They're both 'urethanes' - it's just a question of what the link bits between the chunky bits are:
you're right about Pebax and lower end boots being completely different.
This is interesting. Synthetic organic chemistry is outside my wheelhouse (one of my mentors once joked the only molecules he worked with were called A, B, C and D), so I'd like to understand this better. Here's what I understand thus far -- feel free to add any additions/corrections/clarifications:
I found this recent article, https://www.mdpi.com/2075-4663/1/4/78/pdf (Colonna M, Nicotra M and Moncalero M. Materials, Designs and Standards Used in Ski-Boots for Alpine Skiing. Sports 1:78–113, 2013.) (link initiates a direct download), which explains that a big source of the confusion is erroneous nomenclature by the boot producers themselves:
"TPUs can have different chemical compositions of both the urethane block and of the soft block. FTIR analysis has shown that the two most used soft blocks are polyether (e.g., poly(butyleneglycol) and poly(ethyleneglycol)) and polyester. In some cases, ski-boot producers refer in their catalogues to TPUs made with different soft blocks, simply (and erroneously) as polyethers and polyesters."

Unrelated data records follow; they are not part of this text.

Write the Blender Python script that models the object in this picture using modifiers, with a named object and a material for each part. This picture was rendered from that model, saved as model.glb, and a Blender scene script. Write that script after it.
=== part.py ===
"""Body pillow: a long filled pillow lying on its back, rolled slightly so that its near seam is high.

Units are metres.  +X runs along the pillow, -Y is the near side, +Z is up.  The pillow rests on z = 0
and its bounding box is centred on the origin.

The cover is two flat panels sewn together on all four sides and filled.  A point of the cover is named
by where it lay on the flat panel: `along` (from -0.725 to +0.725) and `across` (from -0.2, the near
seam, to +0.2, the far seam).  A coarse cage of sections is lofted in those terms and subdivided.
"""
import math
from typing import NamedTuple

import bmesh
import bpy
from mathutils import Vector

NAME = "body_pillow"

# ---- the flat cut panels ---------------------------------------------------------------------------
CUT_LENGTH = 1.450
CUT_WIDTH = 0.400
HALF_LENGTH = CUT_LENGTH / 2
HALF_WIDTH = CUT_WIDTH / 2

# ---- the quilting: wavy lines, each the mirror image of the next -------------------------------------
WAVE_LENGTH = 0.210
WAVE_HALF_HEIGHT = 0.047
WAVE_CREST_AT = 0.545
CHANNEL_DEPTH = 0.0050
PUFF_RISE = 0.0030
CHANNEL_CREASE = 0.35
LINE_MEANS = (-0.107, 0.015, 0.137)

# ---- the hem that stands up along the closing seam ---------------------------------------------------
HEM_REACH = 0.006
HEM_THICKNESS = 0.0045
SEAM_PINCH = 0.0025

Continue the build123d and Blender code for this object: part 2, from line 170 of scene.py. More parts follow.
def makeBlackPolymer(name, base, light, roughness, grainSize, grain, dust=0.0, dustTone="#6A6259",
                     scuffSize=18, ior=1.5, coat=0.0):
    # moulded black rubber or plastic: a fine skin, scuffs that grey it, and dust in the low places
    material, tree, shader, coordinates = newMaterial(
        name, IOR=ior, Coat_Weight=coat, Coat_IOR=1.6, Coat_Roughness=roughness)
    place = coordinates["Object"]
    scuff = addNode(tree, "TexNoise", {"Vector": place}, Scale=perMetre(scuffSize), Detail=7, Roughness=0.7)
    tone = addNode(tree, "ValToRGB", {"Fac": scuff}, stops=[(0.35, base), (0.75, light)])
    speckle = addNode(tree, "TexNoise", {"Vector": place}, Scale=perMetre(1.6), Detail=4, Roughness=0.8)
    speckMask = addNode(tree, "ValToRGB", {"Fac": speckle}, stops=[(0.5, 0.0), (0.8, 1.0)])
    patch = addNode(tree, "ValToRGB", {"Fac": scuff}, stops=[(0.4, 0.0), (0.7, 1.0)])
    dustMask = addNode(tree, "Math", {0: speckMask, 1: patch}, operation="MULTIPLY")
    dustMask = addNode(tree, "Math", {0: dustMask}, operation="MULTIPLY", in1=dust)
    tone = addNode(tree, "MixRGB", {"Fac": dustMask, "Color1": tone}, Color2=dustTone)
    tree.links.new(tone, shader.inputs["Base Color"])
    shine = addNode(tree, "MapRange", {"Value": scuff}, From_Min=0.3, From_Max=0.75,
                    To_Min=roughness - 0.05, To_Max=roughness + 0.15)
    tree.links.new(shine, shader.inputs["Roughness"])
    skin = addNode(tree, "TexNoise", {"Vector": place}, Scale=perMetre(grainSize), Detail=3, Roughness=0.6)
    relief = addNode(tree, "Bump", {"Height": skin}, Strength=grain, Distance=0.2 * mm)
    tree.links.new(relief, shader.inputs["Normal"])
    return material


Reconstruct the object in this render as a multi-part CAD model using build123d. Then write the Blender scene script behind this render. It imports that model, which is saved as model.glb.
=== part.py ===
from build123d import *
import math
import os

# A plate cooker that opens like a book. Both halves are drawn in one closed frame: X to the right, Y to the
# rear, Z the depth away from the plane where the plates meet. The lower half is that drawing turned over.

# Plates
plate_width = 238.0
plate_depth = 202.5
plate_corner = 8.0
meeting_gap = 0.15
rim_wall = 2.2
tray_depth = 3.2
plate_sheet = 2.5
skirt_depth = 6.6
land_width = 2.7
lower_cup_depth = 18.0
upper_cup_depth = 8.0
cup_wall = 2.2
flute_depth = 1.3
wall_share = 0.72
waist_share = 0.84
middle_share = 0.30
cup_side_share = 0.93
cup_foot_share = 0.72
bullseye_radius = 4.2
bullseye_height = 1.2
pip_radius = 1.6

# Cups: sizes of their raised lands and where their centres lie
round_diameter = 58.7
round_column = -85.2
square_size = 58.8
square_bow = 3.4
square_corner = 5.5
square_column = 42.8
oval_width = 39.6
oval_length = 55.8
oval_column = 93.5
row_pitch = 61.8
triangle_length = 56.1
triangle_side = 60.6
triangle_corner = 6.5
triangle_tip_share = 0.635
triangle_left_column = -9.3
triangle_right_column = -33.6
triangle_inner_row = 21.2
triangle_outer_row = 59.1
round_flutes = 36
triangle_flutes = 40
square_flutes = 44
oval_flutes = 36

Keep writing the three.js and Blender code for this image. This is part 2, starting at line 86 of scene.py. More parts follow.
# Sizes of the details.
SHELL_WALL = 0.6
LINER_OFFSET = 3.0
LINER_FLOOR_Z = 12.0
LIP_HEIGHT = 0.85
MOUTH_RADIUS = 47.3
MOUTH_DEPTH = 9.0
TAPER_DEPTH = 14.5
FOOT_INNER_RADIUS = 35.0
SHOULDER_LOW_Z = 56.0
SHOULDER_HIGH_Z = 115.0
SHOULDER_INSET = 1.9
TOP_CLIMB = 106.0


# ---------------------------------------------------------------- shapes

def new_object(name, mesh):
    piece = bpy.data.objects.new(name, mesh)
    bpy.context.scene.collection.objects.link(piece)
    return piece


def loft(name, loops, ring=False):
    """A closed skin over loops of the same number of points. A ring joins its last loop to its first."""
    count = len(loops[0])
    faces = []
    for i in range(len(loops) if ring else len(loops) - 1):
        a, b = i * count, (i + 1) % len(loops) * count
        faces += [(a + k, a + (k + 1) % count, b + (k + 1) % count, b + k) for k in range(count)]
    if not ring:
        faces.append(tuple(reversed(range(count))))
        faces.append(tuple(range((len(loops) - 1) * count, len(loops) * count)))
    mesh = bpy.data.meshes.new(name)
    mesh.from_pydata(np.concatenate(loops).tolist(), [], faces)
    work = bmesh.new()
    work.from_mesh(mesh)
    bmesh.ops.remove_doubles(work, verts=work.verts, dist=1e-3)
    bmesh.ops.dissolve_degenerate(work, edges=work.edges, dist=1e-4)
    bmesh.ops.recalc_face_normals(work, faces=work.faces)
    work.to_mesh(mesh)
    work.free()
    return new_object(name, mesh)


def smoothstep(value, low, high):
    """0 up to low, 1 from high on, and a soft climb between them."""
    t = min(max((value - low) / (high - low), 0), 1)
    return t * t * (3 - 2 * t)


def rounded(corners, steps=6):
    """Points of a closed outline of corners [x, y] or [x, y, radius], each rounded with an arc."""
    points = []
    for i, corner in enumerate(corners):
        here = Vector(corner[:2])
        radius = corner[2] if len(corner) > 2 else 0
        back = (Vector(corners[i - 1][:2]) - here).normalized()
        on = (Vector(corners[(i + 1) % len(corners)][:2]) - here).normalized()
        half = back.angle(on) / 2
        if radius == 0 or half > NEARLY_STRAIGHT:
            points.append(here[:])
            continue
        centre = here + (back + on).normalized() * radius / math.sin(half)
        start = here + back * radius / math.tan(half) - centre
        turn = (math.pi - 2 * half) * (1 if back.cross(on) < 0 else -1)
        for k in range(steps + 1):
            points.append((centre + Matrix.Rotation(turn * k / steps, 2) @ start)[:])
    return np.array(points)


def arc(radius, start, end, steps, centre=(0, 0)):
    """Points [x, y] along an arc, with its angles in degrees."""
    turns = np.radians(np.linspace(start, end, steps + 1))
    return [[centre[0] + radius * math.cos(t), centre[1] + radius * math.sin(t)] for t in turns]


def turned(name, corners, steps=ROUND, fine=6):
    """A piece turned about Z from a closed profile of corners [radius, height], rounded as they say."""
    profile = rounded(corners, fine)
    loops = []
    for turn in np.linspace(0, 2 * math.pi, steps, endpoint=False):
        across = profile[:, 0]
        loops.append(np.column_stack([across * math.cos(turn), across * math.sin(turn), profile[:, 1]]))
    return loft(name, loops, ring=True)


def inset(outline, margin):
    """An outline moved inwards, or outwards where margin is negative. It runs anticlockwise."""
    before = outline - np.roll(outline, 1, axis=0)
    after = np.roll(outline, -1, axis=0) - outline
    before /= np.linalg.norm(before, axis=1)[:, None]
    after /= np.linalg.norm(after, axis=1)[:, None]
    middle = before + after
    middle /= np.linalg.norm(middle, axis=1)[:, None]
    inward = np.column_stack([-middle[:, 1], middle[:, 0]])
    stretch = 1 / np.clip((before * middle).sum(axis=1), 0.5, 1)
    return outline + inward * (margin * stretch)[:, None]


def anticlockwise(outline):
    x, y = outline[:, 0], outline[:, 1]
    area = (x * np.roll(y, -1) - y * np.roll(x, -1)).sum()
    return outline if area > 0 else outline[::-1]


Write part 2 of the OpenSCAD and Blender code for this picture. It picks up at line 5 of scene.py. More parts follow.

So basically, you've got the "hard" PU polymers acting as covalent cross-linkers between softer polymers, typically polyether or polyester. And it seems what's going on is that, when the softer polymer is polyester, they market the boot as made of polyurethane (since who wants a boot made from a leisure suit), and when the softer polymer is polyether, they market the boot as polyether (to distinguish it from the less expensive formulations that don't use polyether).
Interestingly, the article mentions two other materials (in addition to TPU and Pebax) from which ski boots are manufactured: polyolefin and nylon.
"According to ski-boots producers , the main classes of materials used for ski-boots are thermoplastic polyurethanes (TPU), polyolefin copolymers, polyamide (Nylon) and polyamide-polyether block copolymers (Pebax) (Figure 14)."